Chocolate tastes different depending upon where it is grown. Much like wine, cacao beans differ widely by terroir: the effects of the area it is being grown in, from the soil to the water and climate, all influence flavour. For example, South American beans tend to be intensely fruity and floral, African beans are known for simple and earthy chocolate flavour, and Madagascar beans are often fruity and acidic.
Cacao beans for chocolate broadly fall into three categories:
Forastero beans make up about 70% of the world cocoa crop and are sometimes referred to as bulk beans. Originating from the Amazon, today forastero trees grow all over the world—the majority being grown in West Africa. It is a hearty variety that produces better yields than criollo beans; however, it also requires a longer fermentation time to remove its high astringency.
Criollo, meaning native in Spanish, was the single predominant type of cacao when the Spanish invaded the Americas. Today, due to its mild bitterness and acidity, it is often considered the world’s top-of-the-line chocolate. However, the pods have a low yield, are prone to disease, and can be expensive to grow. Criollo beans account for a mere 10% of the world’s chocolate supply. Though manufacturers do not typically advertise the type of beans they use, a clue that your chocolate might be made with criollo is the chocolate’s light reddish hue.

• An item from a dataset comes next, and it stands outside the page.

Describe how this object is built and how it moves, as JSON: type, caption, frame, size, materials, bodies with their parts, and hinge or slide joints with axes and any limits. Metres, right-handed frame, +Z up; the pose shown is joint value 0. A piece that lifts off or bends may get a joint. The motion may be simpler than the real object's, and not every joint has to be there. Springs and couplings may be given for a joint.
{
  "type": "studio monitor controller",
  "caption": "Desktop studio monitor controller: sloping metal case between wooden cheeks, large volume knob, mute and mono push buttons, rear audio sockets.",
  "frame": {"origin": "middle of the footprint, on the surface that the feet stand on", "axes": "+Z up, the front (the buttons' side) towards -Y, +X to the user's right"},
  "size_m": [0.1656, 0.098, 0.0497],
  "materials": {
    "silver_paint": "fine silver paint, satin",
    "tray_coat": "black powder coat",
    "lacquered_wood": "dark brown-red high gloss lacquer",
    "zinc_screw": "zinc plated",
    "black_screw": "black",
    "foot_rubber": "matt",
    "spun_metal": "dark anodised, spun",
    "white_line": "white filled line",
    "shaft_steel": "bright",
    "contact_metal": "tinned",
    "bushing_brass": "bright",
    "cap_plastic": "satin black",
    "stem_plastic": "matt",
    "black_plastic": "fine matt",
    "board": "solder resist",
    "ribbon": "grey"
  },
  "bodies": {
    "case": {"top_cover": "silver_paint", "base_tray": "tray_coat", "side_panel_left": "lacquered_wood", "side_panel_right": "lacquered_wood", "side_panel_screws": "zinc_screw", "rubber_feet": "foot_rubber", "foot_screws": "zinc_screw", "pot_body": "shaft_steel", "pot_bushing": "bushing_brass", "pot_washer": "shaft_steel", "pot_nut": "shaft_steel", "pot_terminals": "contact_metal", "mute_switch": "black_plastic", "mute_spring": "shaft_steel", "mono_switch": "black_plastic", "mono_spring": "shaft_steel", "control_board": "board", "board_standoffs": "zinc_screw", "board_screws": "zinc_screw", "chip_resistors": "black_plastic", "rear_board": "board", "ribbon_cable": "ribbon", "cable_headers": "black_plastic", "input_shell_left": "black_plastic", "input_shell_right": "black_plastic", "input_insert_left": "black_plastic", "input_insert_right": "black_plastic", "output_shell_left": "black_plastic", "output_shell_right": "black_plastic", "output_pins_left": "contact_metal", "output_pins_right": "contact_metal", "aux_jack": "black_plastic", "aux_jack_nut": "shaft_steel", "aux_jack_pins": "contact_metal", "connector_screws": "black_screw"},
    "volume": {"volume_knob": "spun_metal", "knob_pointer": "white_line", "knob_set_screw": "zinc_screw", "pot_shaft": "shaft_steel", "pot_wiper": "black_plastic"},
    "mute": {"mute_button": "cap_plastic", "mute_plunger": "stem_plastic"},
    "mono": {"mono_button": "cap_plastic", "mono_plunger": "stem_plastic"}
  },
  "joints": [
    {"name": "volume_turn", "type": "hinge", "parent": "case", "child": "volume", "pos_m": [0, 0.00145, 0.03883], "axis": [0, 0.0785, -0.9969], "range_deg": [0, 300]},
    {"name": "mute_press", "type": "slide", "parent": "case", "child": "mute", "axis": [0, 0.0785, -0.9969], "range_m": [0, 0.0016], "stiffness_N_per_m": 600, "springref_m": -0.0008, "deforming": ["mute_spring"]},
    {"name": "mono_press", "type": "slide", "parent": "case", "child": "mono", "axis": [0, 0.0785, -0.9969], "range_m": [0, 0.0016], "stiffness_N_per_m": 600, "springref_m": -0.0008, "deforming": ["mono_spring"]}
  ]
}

Trinitario is a hybrid of criollo and forastero beans; a heartier variety with lower bitterness than forastero, its flavour is less fruity than criollo with more earthy notes. It is important to note that a particular bean doesn’t guarantee quality chocolate. Think of cacao varieties like wine grapes. They have broad differences, but the final product is as dependent on the manufacturing process as the source ingredients!
Chocolate as a food product is made from the fermented and roasted seeds (beans) of the cacao tree. The nib (hulled meat of the bean) is ground and processed into various forms for eating and drinking. The first step is to cut the fruit or pods of the cacao tree, open the pods and scoop out the beans. The beans are fermented and dried before cleaning, roasting and hulling them. The shells are removed, leaving the nibs, blends of which produce various flavours and colours.

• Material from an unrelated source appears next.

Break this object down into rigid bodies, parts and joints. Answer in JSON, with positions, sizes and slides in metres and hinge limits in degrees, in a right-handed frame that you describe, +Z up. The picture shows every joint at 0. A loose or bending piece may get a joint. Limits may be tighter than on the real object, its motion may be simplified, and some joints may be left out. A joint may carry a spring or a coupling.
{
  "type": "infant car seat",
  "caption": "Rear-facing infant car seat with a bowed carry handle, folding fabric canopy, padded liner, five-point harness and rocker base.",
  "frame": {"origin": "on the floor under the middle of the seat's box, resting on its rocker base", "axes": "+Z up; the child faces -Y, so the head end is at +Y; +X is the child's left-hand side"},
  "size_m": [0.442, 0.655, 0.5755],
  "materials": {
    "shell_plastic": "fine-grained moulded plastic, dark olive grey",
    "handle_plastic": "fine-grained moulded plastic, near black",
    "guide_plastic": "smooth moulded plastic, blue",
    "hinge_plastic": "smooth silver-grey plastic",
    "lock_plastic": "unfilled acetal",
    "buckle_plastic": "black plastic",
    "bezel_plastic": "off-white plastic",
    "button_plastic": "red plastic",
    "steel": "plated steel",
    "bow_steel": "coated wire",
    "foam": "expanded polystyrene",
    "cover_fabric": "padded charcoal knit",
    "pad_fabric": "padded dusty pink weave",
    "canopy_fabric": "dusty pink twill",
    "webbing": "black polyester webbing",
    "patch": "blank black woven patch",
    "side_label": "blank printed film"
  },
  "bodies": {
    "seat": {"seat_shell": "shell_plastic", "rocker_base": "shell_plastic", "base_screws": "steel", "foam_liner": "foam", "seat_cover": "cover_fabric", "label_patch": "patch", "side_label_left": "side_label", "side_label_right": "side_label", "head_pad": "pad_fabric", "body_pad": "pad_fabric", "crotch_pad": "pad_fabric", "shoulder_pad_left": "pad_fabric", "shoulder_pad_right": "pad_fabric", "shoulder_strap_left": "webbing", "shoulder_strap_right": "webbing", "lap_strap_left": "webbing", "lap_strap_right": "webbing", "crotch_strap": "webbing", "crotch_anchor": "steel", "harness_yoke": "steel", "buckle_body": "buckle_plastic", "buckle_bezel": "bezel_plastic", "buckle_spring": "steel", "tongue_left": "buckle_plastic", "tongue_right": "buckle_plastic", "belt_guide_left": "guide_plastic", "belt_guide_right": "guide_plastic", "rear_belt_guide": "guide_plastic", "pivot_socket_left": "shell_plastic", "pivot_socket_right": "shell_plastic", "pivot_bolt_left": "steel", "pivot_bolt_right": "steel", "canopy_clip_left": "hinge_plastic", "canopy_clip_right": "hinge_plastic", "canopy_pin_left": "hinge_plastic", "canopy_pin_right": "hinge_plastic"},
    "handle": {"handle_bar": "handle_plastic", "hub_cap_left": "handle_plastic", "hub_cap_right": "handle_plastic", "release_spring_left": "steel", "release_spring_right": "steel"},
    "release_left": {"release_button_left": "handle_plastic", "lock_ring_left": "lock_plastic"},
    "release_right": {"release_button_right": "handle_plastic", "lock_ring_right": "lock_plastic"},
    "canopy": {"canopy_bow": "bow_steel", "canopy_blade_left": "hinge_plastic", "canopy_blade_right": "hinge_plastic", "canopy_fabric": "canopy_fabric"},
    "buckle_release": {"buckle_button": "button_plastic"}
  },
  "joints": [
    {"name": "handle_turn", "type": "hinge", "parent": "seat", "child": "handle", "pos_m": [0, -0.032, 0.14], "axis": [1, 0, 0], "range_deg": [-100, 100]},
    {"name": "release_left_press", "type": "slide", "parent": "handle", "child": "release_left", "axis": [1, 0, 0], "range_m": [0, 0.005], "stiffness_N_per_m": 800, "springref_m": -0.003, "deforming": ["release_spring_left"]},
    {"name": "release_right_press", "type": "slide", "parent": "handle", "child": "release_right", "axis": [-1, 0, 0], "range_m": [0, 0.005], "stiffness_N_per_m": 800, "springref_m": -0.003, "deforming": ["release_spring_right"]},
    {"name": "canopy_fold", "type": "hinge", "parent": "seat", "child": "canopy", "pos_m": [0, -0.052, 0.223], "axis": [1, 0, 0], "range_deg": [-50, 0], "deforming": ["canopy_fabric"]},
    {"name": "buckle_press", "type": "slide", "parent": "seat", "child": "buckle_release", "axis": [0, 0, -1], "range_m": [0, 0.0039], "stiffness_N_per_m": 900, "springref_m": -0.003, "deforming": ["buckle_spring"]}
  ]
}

The next stage involves grinding the nibs to release the cocoa butter. The heat from grinding causes the mixture of cocoa butter and finely ground nibs to melt and form a free-flowing substance known as chocolate liquor. It is important to note that adding or removing certain properties from chocolate liquor results in different varieties and flavours of chocolate, a result of combining the chocolate liquor with cocoa butter and other ingredients.
Raw unprocessed chocolate is gritty, grainy and unsuitable for eating. A Swiss chocolate manufacturer introduced a process of rolling and kneading chocolate to give it a smoother and richer quality. Referred to as conching, the word comes from the Spanish word concha (shell) as the vessel used to hold the chocolate was shaped like a conch. The longer period that chocolate (and any ingredients such as milk, vanilla, or extra cocoa butter added to it) is conched, the smoother it feels on your tongue.
Each type of chocolate has its own chemical makeup that produces differences in flavour, reactions to heat and to moisture, making it extremely important to pay attention to the type of chocolate a recipe calls for.